──────── Provided material ────────
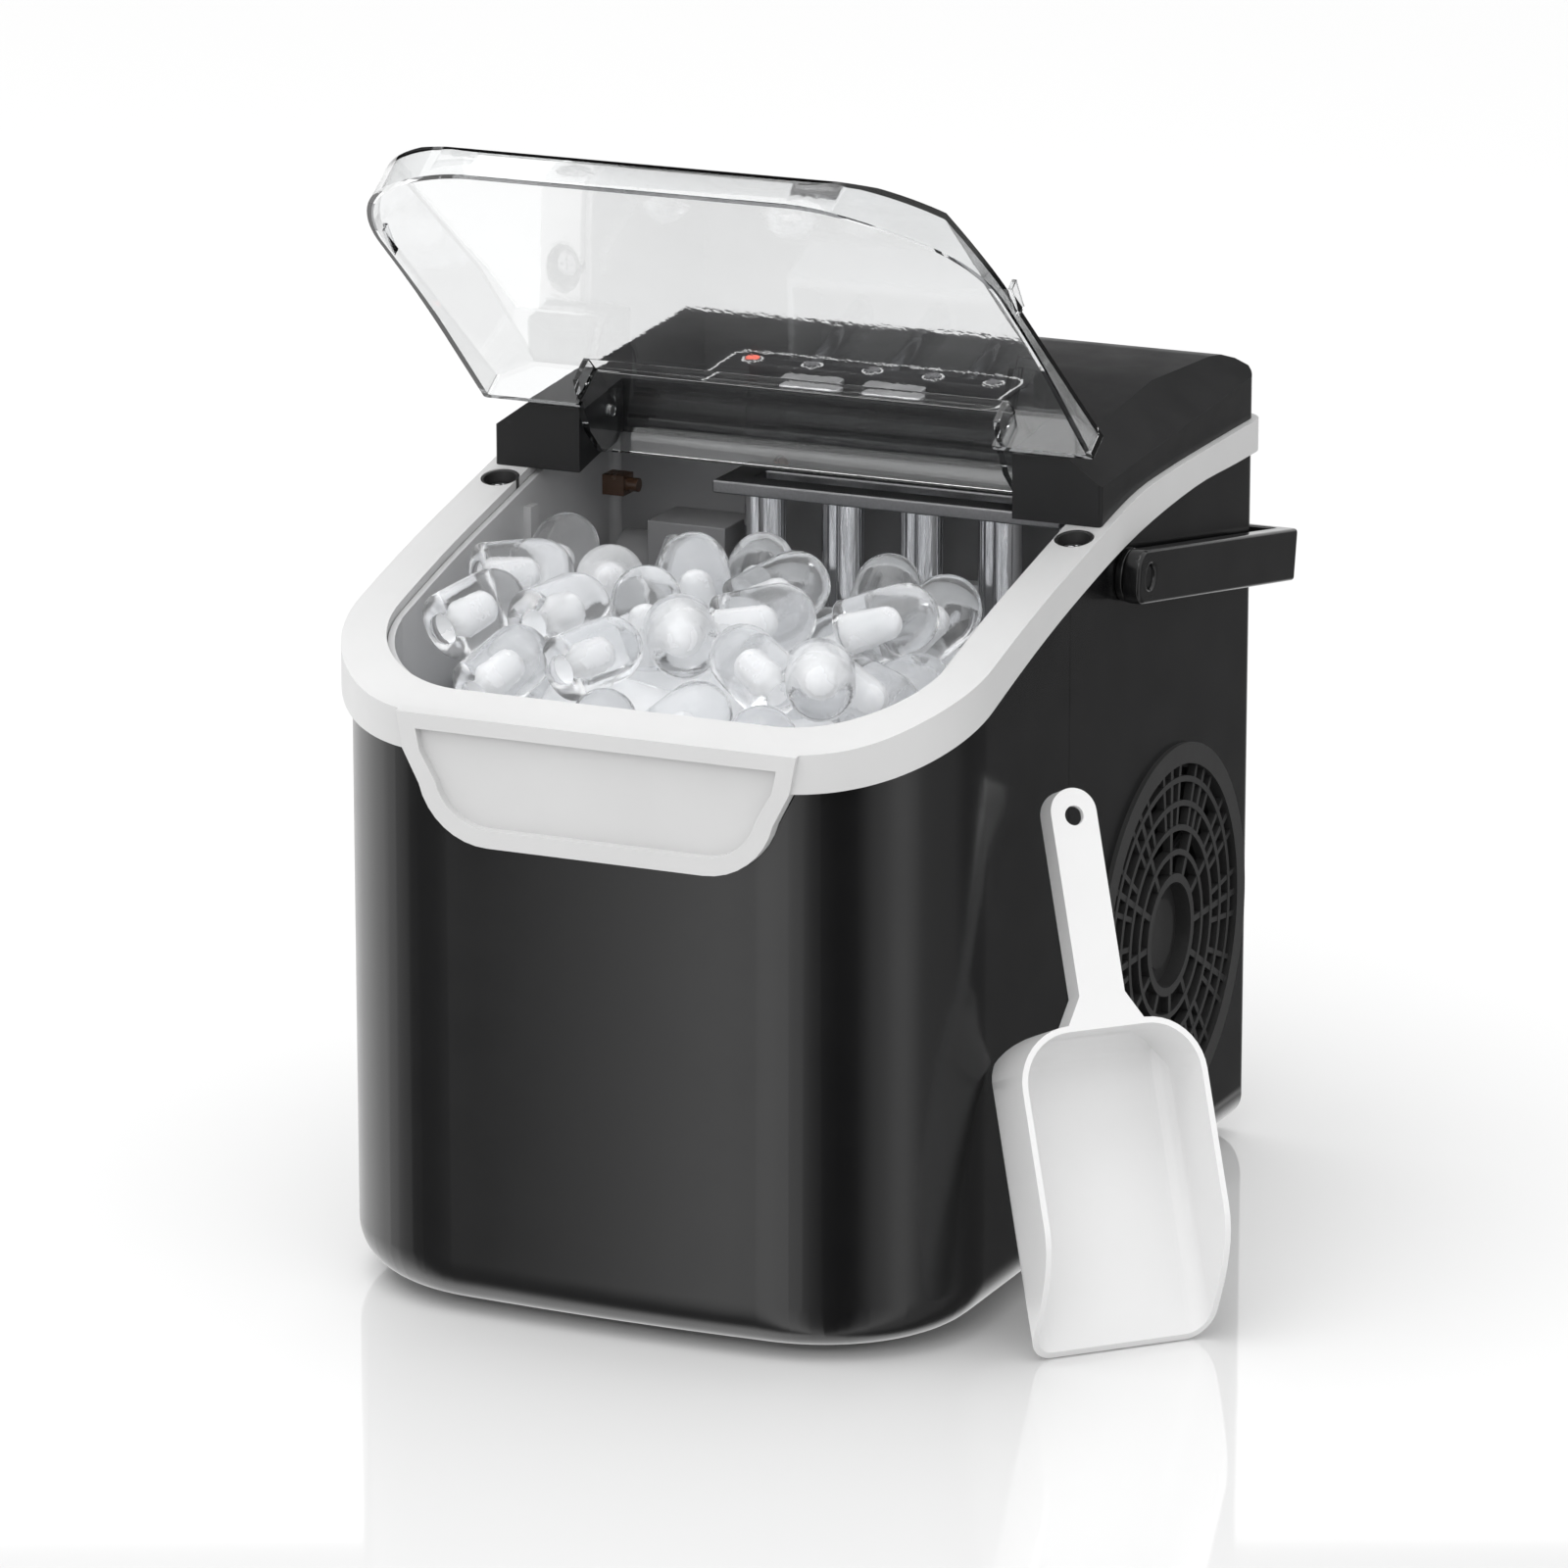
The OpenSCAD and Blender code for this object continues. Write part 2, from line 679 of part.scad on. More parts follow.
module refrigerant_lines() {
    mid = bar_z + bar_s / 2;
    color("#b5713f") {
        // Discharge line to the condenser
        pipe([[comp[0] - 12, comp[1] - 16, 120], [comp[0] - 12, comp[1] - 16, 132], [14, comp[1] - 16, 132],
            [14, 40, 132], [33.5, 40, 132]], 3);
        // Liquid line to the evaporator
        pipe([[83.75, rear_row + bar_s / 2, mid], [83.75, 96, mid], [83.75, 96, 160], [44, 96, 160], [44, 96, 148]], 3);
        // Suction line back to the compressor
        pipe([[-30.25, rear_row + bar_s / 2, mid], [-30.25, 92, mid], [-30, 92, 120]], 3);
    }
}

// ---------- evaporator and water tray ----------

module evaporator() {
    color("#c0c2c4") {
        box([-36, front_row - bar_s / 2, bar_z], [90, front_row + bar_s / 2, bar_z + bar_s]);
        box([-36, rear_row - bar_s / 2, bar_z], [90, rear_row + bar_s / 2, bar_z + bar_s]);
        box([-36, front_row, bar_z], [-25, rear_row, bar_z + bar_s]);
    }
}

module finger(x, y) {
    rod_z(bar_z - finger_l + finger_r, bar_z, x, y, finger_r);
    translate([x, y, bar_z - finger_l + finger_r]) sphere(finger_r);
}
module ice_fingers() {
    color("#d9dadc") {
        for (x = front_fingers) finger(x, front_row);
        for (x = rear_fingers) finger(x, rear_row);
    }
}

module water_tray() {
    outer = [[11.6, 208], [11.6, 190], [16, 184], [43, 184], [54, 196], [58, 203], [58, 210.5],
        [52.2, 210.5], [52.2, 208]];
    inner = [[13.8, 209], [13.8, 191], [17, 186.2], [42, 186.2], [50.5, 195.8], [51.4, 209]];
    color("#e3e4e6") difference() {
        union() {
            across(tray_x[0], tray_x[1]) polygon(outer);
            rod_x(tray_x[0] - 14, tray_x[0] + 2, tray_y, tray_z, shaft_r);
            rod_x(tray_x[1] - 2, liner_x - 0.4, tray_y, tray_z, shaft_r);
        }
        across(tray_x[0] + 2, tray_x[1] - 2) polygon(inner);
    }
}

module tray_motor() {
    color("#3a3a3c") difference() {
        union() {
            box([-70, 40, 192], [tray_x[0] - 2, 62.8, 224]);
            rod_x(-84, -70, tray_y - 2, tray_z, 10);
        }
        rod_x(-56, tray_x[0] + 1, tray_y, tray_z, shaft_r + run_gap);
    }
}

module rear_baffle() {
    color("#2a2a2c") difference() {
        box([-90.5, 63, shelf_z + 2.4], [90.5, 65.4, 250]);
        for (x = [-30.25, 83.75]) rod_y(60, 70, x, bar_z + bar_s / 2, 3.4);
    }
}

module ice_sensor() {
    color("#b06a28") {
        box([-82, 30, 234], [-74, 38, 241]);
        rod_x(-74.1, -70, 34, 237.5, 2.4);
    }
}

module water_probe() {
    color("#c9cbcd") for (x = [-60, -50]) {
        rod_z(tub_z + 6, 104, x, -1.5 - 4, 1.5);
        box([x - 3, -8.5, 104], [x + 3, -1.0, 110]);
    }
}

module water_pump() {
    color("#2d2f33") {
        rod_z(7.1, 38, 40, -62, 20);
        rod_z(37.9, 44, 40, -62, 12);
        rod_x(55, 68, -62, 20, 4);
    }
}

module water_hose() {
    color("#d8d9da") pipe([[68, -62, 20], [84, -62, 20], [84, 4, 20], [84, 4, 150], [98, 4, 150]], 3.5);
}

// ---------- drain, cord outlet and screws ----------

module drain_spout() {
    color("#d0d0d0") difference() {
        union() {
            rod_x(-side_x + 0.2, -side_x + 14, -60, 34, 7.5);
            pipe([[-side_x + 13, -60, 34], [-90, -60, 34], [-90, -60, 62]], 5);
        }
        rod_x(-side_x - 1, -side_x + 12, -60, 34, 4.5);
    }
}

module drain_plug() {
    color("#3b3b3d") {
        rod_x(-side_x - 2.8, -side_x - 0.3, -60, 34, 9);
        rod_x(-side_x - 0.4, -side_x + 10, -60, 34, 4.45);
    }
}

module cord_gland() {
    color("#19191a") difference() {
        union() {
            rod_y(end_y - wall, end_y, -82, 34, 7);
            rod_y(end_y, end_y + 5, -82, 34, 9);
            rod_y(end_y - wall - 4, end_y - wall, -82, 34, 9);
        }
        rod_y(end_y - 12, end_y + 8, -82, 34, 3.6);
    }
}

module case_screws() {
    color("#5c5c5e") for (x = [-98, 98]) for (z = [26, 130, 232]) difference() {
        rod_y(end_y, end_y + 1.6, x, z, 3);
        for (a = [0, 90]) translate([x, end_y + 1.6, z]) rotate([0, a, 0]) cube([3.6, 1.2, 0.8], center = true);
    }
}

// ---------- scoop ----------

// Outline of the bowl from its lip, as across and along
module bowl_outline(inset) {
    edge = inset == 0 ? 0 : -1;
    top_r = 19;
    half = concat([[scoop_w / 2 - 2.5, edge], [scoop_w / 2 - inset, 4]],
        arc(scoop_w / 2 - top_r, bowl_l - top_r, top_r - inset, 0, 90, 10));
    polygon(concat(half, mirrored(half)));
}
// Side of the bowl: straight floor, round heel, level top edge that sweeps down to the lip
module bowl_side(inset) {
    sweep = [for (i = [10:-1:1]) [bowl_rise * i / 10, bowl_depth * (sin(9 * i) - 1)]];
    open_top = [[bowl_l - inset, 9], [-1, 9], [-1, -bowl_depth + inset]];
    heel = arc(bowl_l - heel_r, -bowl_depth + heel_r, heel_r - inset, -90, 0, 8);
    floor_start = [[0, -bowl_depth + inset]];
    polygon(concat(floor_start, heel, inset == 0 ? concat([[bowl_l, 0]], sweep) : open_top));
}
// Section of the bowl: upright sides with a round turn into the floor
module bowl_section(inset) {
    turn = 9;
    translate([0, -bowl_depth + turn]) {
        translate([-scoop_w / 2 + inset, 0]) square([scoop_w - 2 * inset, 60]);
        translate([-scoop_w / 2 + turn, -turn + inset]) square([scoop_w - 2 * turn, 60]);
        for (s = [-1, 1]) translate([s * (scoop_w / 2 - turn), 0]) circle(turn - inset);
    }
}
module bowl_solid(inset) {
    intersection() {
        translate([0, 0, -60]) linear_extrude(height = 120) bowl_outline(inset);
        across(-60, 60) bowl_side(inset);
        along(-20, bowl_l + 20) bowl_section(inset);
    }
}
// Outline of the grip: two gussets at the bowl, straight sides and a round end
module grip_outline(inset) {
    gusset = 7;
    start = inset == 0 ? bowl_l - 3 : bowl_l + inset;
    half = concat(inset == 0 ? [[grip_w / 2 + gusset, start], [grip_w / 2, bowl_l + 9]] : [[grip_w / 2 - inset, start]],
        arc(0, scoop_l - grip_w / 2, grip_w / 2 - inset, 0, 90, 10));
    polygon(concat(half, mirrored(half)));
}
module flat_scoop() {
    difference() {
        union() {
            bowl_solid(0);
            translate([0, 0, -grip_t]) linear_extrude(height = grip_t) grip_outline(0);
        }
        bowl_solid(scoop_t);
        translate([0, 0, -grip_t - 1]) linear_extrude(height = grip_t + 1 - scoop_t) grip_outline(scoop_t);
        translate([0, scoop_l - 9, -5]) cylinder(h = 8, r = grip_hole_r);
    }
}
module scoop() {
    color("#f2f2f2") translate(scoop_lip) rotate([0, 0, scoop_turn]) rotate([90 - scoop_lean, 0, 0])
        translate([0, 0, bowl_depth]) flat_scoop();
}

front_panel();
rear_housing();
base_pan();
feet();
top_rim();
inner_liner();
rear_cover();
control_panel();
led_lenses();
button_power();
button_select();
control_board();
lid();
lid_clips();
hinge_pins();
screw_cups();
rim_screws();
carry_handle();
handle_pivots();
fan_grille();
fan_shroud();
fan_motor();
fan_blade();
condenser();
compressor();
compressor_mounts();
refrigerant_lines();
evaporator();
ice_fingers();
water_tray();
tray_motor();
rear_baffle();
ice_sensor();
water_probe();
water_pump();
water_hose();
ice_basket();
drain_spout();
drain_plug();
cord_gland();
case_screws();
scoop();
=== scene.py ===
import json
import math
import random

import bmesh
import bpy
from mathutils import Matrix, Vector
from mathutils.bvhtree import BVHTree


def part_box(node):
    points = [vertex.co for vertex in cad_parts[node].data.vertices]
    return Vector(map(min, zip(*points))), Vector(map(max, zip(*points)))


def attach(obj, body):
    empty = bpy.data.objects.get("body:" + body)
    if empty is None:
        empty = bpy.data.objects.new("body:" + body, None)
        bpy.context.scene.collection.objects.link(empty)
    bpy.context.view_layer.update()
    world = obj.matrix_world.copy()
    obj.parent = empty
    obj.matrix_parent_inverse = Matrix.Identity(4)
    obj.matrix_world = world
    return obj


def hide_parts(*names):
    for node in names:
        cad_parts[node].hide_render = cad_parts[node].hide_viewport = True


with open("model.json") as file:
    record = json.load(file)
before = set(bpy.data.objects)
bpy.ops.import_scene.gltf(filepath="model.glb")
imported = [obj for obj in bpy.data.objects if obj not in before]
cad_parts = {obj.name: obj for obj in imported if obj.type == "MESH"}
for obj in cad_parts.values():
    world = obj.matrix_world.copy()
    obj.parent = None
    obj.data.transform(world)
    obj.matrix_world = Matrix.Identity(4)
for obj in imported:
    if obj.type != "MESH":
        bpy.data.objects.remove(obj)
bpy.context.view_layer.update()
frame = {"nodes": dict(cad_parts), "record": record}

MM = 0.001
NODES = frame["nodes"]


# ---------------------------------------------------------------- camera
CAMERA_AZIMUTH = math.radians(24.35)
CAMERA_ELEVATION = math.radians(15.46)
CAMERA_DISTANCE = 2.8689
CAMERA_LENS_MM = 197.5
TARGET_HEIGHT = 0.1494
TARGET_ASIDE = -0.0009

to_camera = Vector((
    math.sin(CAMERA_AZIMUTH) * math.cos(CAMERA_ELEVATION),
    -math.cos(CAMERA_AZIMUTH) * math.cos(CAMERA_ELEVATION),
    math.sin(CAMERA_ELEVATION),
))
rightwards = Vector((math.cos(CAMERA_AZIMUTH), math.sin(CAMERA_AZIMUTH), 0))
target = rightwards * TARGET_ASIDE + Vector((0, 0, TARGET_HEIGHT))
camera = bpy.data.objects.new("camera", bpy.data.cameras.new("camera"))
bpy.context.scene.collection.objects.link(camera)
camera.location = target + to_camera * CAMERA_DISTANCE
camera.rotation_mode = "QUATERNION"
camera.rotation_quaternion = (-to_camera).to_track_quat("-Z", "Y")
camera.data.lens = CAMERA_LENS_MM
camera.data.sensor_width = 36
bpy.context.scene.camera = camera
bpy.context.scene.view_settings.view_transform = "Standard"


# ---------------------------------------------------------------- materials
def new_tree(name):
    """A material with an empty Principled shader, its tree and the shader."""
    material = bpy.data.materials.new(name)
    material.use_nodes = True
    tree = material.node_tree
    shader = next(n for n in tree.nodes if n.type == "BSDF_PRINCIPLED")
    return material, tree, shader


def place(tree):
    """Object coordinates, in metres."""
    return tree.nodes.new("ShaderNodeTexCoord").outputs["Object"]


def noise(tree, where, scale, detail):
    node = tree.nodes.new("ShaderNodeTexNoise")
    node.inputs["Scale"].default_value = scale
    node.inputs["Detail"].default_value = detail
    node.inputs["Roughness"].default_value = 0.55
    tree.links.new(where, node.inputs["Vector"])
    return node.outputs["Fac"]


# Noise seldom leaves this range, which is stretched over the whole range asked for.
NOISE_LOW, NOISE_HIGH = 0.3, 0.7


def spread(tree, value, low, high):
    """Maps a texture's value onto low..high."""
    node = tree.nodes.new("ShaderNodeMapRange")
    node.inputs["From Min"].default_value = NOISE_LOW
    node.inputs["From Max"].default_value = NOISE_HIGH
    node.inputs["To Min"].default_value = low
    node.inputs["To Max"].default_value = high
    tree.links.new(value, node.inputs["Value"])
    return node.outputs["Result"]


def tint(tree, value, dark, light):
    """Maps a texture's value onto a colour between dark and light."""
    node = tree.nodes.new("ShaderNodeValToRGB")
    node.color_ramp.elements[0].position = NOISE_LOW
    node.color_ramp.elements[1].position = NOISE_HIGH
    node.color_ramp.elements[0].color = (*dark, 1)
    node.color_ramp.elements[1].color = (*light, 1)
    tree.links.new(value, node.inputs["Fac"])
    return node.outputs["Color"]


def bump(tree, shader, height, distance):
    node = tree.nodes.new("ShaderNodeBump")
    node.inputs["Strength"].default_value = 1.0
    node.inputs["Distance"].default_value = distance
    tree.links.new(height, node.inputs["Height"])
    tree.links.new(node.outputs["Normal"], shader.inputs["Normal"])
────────
**Aim**: Quote the data above verbatim from its first line to the line that includes "---------- evaporator and", with both boundary lines retained.

**Output for this task**:
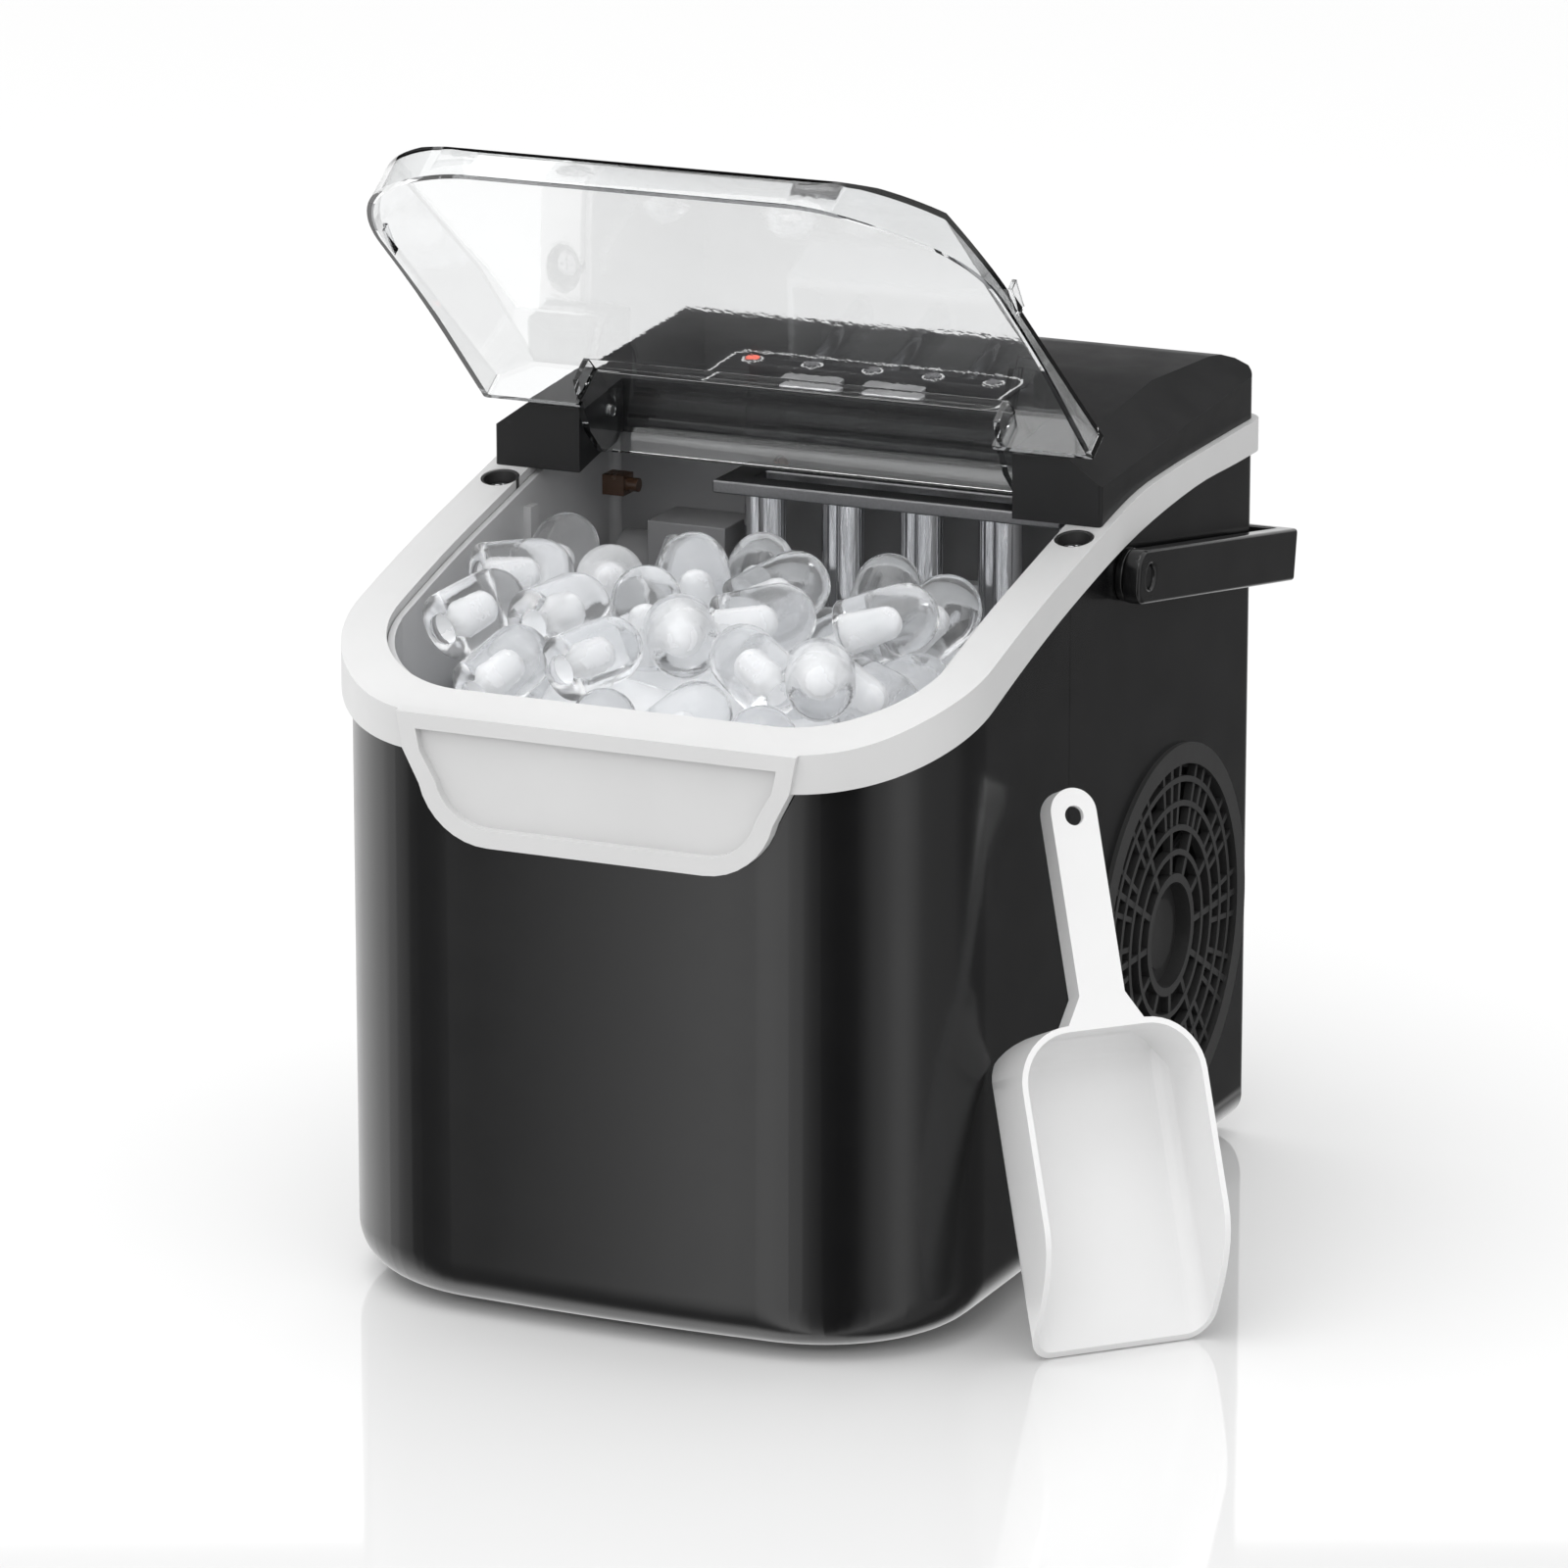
The OpenSCAD and Blender code for this object continues. Write part 2, from line 679 of part.scad on. More parts follow.
module refrigerant_lines() {
    mid = bar_z + bar_s / 2;
    color("#b5713f") {
        // Discharge line to the condenser
        pipe([[comp[0] - 12, comp[1] - 16, 120], [comp[0] - 12, comp[1] - 16, 132], [14, comp[1] - 16, 132],
            [14, 40, 132], [33.5, 40, 132]], 3);
        // Liquid line to the evaporator
        pipe([[83.75, rear_row + bar_s / 2, mid], [83.75, 96, mid], [83.75, 96, 160], [44, 96, 160], [44, 96, 148]], 3);
        // Suction line back to the compressor
        pipe([[-30.25, rear_row + bar_s / 2, mid], [-30.25, 92, mid], [-30, 92, 120]], 3);
    }
}

// ---------- evaporator and water tray ----------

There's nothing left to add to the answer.